In a presentation, someone referred to Lord of the Rings Online as a "generic fantasy MMORPG." What does that mean? It's based on the property on which practically all other fantasy settings have their roots. Minor thing, but odd to me that someone who takes games seriously would belittle a game like this as "generic."
The provided lunch was a tasty Indian buffet, an unexpected treat. Dinner included a range of hors d'oeuvres, some pasta stations, very nice desserts, and wine and beer, all around a poster session. I talked to a few poster presenters, and I noticed a high concentration of non-student-presenters. The most interesting conversation I had was around a poster describing a restructuring of Bloom's Taxonomy for game-based learning, a collaboration between Second Avenue and University of Rochester.

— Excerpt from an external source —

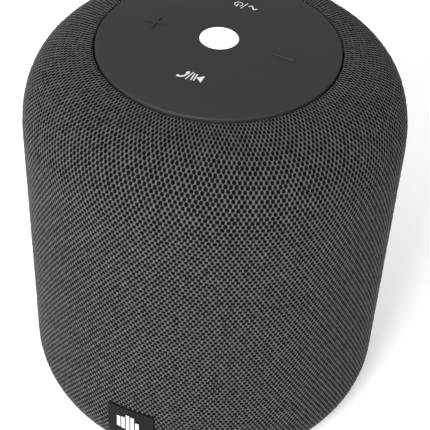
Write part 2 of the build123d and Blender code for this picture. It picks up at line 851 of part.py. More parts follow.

Sadly, my photos came out all screwy, otherwise I would share them as well as the names of the researchers. We had a good discussion, and I learned that Bloom's Taxonomy is taught quite rigidly as "true" in conventional teacher education. They use teacher's familiarity with this model in order to help them contemplate how game-based learning shakes up the status quo. Our discussion made me realize that my interpretation of Bloom's Taxonomy may not match with many others—particularly those trained in the teacher education tradition. This is good to know as I continue to frame my own ideas.
The conversations, posters, and free booze were all good, but it was about this time that I got an email from my wife that she was feeling poorly, so I decided to call it a night. Turns out, I got back to the hotel right as a storm was breaking, so the timing was good. Now my wife is resting, the boys are in bed for the night, the blog post is written while ideas are still fresh, and it's time for me to turn in. My talk tomorrow is the last one in the 4:00PM session, so I suspect it will be a coffee-achiever day.